Daarna is de golf doorgegaan en blijft de kop van de golf bij het rechter uiteinde van de golf . Die zit nu dus op het rechter uiteinde. Niet links! En wat doet het punt aan het rechter uiteinde een kleine tijd later? Dan schuift de golf nog meer naar rechts op en zie je dat vroegere koppunt omhoog gaan. Dus de trilling is begonnen met omhoog gaan.
b) Een golf is een op + neergaande beweging ("een sinus"). Hoeveel hele op/neergaande bewegingen zie je? Er zijn 3 toppen te herkennen, maar pas 2 dalen. Dat zijn dus geen 3 hele trillingen.
c) Hier is de tekst duidelijk afwijkend van wat getekend is: "het koord heeft van links naart rechts een lengte van 86 cm". Bedoeld wordt ongetwijfeld dat de afstand van links tot rechts 86 cm is. Want zoals getekend is het koord aanzienlijk langer door die grote op- en neer-amplituden.

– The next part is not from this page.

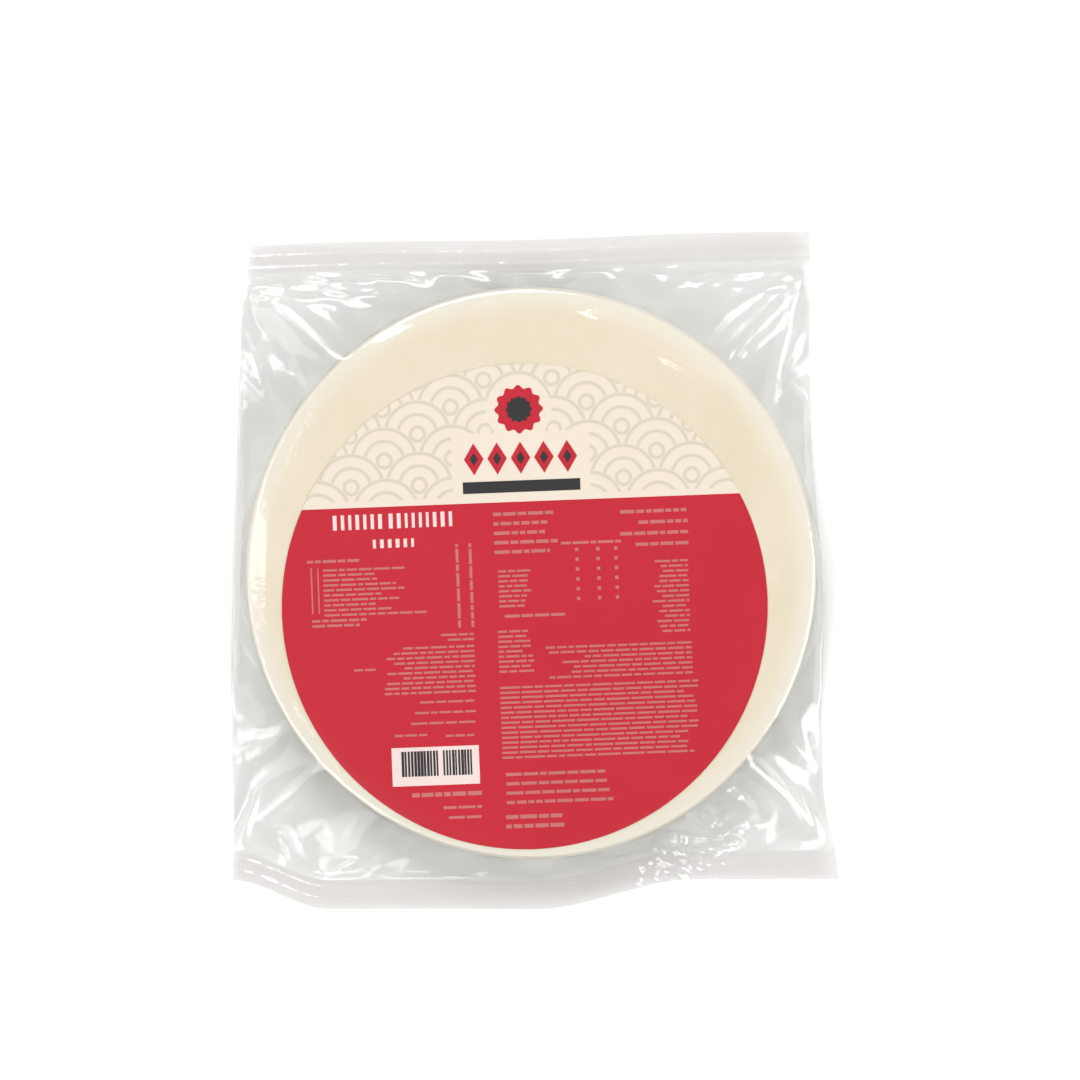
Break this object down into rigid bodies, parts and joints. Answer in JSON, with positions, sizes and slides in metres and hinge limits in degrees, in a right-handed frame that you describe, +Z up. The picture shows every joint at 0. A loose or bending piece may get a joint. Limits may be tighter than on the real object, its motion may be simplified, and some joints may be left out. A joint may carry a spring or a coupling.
{
  "type": "pack of round rice paper wrappers",
  "caption": "Flat round stack of dried rice paper sheets with a round paper label, sealed in a loose clear film bag with flat seals at top and bottom.",
  "frame": {"origin": "under the middle of the bag's outline, on the surface that the pack lies on", "axes": "+X to the label's right, +Y towards the top seal, +Z up out of the label"},
  "size_m": [0.236, 0.2632, 0.0183],
  "materials": {
    "film": "thin clear glossy film, lightly wrinkled",
    "rice_paper": "dry translucent cream sheet with the fine pattern of a drying mat",
    "label_paper": "smooth coated cream paper",
    "red_print": "printed red field, slightly glossy",
    "pale_print": "pale print on the red field",
    "dark_print": "black print",
    "white_panel": "white panel under the striped code"
  },
  "bodies": {
    "root": {"sealed_bag": "film"}
  },
  "joints": []
}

Schaal is dan 1:10 blijkbaar. 22 cm lijkt dan correct voor de golflengte (1 opgaande + 1 neergaande bewegingsafstand)
d) De afstand van trilpunt A tot het rechteruiteinde wordt in 1,2 s afgelegd en is 2,5 golflengten (=antwoord b) , dus v = 2,5 x 22 cm /1,2 s En dat is geen 58 cm/s
e) Trillingstijd is de tijd voor 1 op/neer golf. In 1,2 s zijn er 2,5 golven gemaakt. Dus periode van 1 golf is 1,2 s/2,5 . En omdat f = 1/T is de frequentie ook bekend. Samen kun je nog even controleren of f λ = v inderdaad de berekende snelheid oplevert.
f) Er wordt gevraagd hoe hard punt B naar boven of beneden beweegt. Dat heeft niets met de golfsnelheid te maken, want die beweegt de golf van links naar rechts en niet van boven naar beneden. Opnieuw even nadenken. B trilt als zat het aan een veer die in de tijdslijn in het midden zit vastgemaakt. B heeft de maximale uitwijking bereikt. Wat voor snelheid hoort daarbij?

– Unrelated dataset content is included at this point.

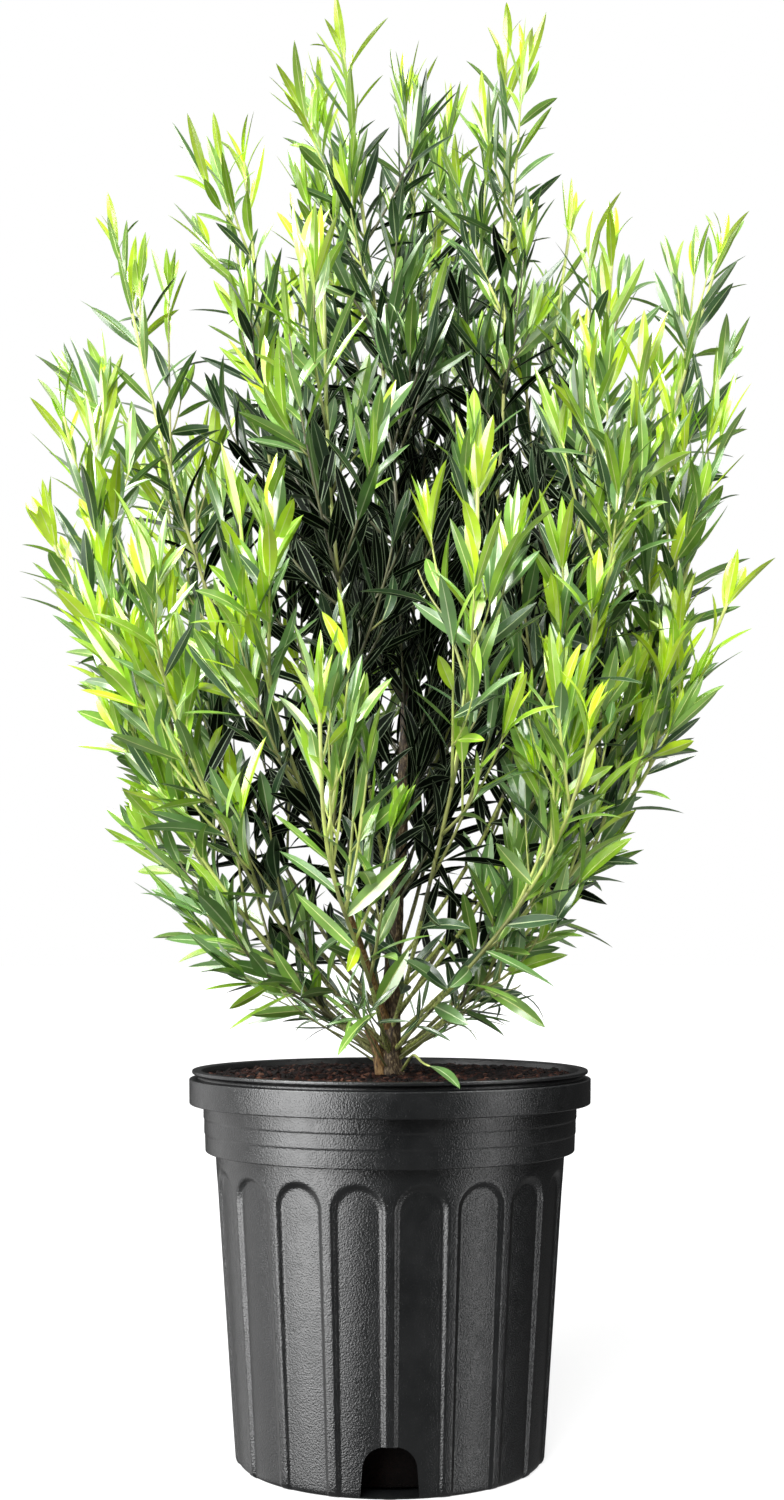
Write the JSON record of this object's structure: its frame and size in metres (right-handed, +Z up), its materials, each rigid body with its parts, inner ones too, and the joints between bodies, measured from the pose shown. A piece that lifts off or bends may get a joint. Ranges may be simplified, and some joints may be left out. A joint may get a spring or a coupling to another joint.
{
  "type": "potted buddhist pine",
  "caption": "Upright evergreen shrub with long narrow leaves on many splayed shoots, in a black ribbed nursery pot with drain cut-outs round its foot.",
  "frame": {"origin": "centre of the pot's flat underside", "axes": "+Z up along the pot's axis and the trunk; +X to the right and -Y to the front of the pictured side"},
  "size_m": [0.503, 0.431, 0.976],
  "materials": {
    "pot": "satin black moulded plastic",
    "soil": "dark moist bark granules",
    "bark": "brown to yellow-green bark",
    "foliage": "bright to dark green leaves"
  },
  "bodies": {
    "root": {"pot": "pot", "soil": "soil", "trunk": "bark", "bough_crown_right": "bark", "bough_crown_back": "bark", "bough_upper_left": "bark", "bough_upper_mid_left": "bark", "bough_front_high_left": "bark", "bough_upper_right": "bark", "bough_front_high_right": "bark", "bough_right_high": "bark", "bough_back_high_left": "bark", "bough_back_high_right": "bark", "bough_left": "bark", "bough_left_low": "bark", "bough_front_left": "bark", "bough_front_left_low": "bark", "bough_front_low": "bark", "bough_front_right": "bark", "bough_right_front": "bark", "bough_right": "bark", "bough_right_low": "bark", "bough_right_lowest": "bark", "bough_front_right_low": "bark", "bough_back_left": "bark", "bough_back": "bark", "bough_back_right": "bark", "bough_back_right_low": "bark", "bough_back_left_low": "bark", "bough_left_lowest": "bark", "foliage_crown_left": "foliage", "foliage_crown_right": "foliage", "foliage_crown_back": "foliage", "foliage_upper_left": "foliage", "foliage_upper_mid_left": "foliage", "foliage_front_high_left": "foliage", "foliage_upper_right": "foliage", "foliage_front_high_right": "foliage", "foliage_right_high": "foliage", "foliage_back_high_left": "foliage", "foliage_back_high_right": "foliage", "foliage_left": "foliage", "foliage_left_low": "foliage", "foliage_front_left": "foliage", "foliage_front_left_low": "foliage", "foliage_front_low": "foliage", "foliage_front_right": "foliage", "foliage_right_front": "foliage", "foliage_right": "foliage", "foliage_right_low": "foliage", "foliage_right_lowest": "foliage", "foliage_front_right_low": "foliage", "foliage_back_left": "foliage", "foliage_back": "foliage", "foliage_back_right": "foliage", "foliage_back_right_low": "foliage", "foliage_back_left_low": "foliage", "foliage_left_lowest": "foliage"}
  },
  "joints": []
}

g) B beweegt inderdaad naar beneden. Dat kun je ook snel zien door nog eens die golf te tekenen, maar dan een klein beetje naar rechts verschoven (de bewegingsrichting van de golf). Dan zie je dat het punt B op die golf naar beneden gegaan is.
h) Nog even opnieuw nadenken met antwoord a) in gedachten. Er is een harmonische trilling (dat levert een sinus-achtige golf). Punt A ging, na een korte aanlooptijd waarin niks gebeurde, vanuit evenwichtsstand naar boven, naar beneden en uiteindelijk na 1 periode (antwoord e) weer in dezelfde stand als aan het begin. Tussen die twee tijdstippen teken je een sinus-golf. Die begint met omhoog gaan. OP t=0 s staat A stil, dat blijft even zo (hoe lang? Afstand linkerrand tot punt A gedeeld door golfsnelheid) en daarna komen 2,5 golfbewegingen, daarna weer stilstand tot eindtijd.
Je tekening begint correct met geen uitwijking. Alleen gaat het daarna naar beneden ipv naar boven.
i) B moet nog door 1,5 golf "heen gaan" voordat het de positie van A bereikt en ook stil gaat staan. 1,5 golf passeert in 1,5 periode
j) Bekijk de tekening. Tel het aantal golven vanaf de kop (=rechteruiteinde) terug naar links. B heeft minder golfbewegingen uitgevoerd dan A. Hoeveel minder? Dat aantal heeft B minder getrild dan A. In feite wordt hier gevraagd de fase van B en A te berekenen. Het (absolute) verschil is het aantal trillingen dat B minder dan A uitvoerde.
Je antwoord 1 1/4 (of 1,25) is daarmee goed: fase A = 2,5 ; fase B = 1,25 Verschil dan 1,25.
Het is prima mogelijk dat het trilpunt helemaal links zit (T),

en dat enkele tienden van seconden vóór de opname de trilling ophield (terwijl de golf doorliep)
Groet, Jan
Dus A is net gestopt met trillen. Wat later dan de motor die aan de linkerrand zit.